The Right Culture for Community

We surveyed people who had left group life for whatever reason. We found a large number reported they would be willing to come back to a group, but they wanted more than just a weekly study. This indicates that their last group didn’t deliver what they were expecting. They expected more than a study, but what they got was a study. This is why over the last 20 years some of the group gurus emphasized the importance of relationships and shepherds. People who are doing life together aren’t just going to group once a week; they are connecting throughout the week. They go out to movies and have dinner together. The group meeting is just one of the things they do. They also do life together and wrestle with tough questions.

The group meeting is simply the time they gather. They are in community all week long. Community is not just Monday or Tuesday night for two hours; it is every day.

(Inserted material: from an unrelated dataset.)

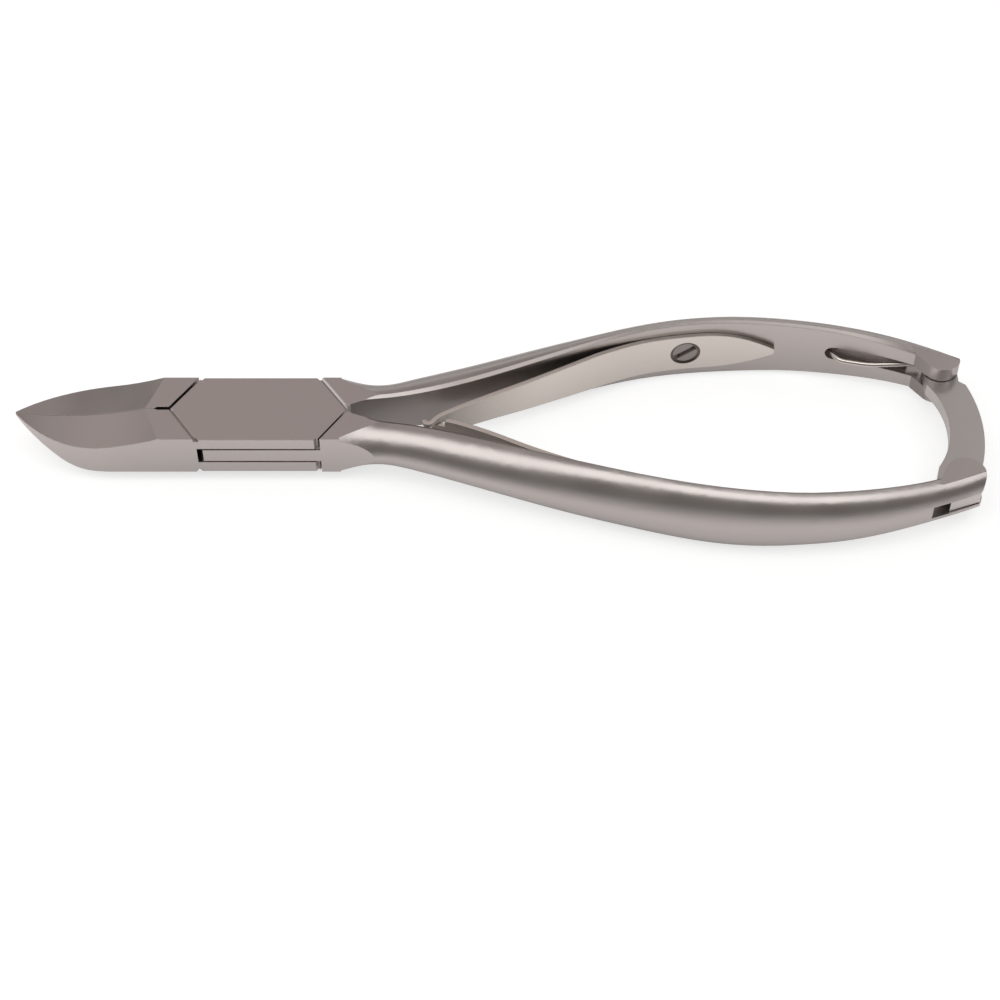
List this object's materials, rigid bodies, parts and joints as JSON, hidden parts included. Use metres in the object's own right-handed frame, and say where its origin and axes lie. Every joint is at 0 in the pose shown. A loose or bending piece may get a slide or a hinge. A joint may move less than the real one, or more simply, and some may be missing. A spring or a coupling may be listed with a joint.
{
  "type": "nail nipper",
  "caption": "Box-joint nail nipper with hollow-ground pointed jaws, strap handles, interlocking leaf springs and a swinging rear lock bar.",
  "frame": {"origin": "on the axis of the box joint's pin, on the flat back panel of the box", "axes": "+X from the jaws to the handle ends, +Y towards the handle of the box lever, +Z out of the front face along the pin"},
  "size_m": [0.1425, 0.0394, 0.0114],
  "materials": {
    "forged_steel": "satin",
    "spring_steel": "satin",
    "pin_steel": "satin",
    "wire_steel": "bright"
  },
  "bodies": {
    "box_lever": {"box_lever": "forged_steel", "joint_pin": "pin_steel", "upper_leaf_spring": "spring_steel", "upper_spring_screw": "pin_steel", "lock_pivot_pin": "pin_steel", "lock_wire_spring": "wire_steel"},
    "tongue_lever": {"tongue_lever": "forged_steel", "lower_leaf_spring": "spring_steel", "lower_spring_screw": "pin_steel", "lock_catch_pin": "pin_steel"},
    "lock_bar": {"lock_bar": "forged_steel"}
  },
  "joints": [
    {"name": "jaw_open", "type": "hinge", "parent": "box_lever", "child": "tongue_lever", "pos_m": [0, 0, 0.0035], "axis": [0, 0, -1], "range_deg": [0, 15], "deforming": ["upper_leaf_spring", "lower_leaf_spring"]},
    {"name": "lock_swing", "type": "hinge", "parent": "box_lever", "child": "lock_bar", "pos_m": [0.1017, 0.0103, 0.0035], "axis": [0, 0, 1], "range_deg": [0, 135]}
  ],
  "couplings": [
    {"joint": "lock_swing", "follows": "jaw_open", "ratio": 9}
  ]
}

At Grace Church, the church where I pastor, the groups emphasize the 1-4-1 rhythm of community each month:

1 Social Activity

4 Group Meetings

1 Service Activity

That’s the type of group we long to see in churches. If people are not experiencing this type of connection, they’re fooling themselves with a false sense of community. If they are just going to church, watching the show, sitting there in rows and facing forward like mindless automatons, they are missing community. The end result is that they are not experiencing the spiritual growth God has for them. The research is telling us that people want relationships and they’re not getting them.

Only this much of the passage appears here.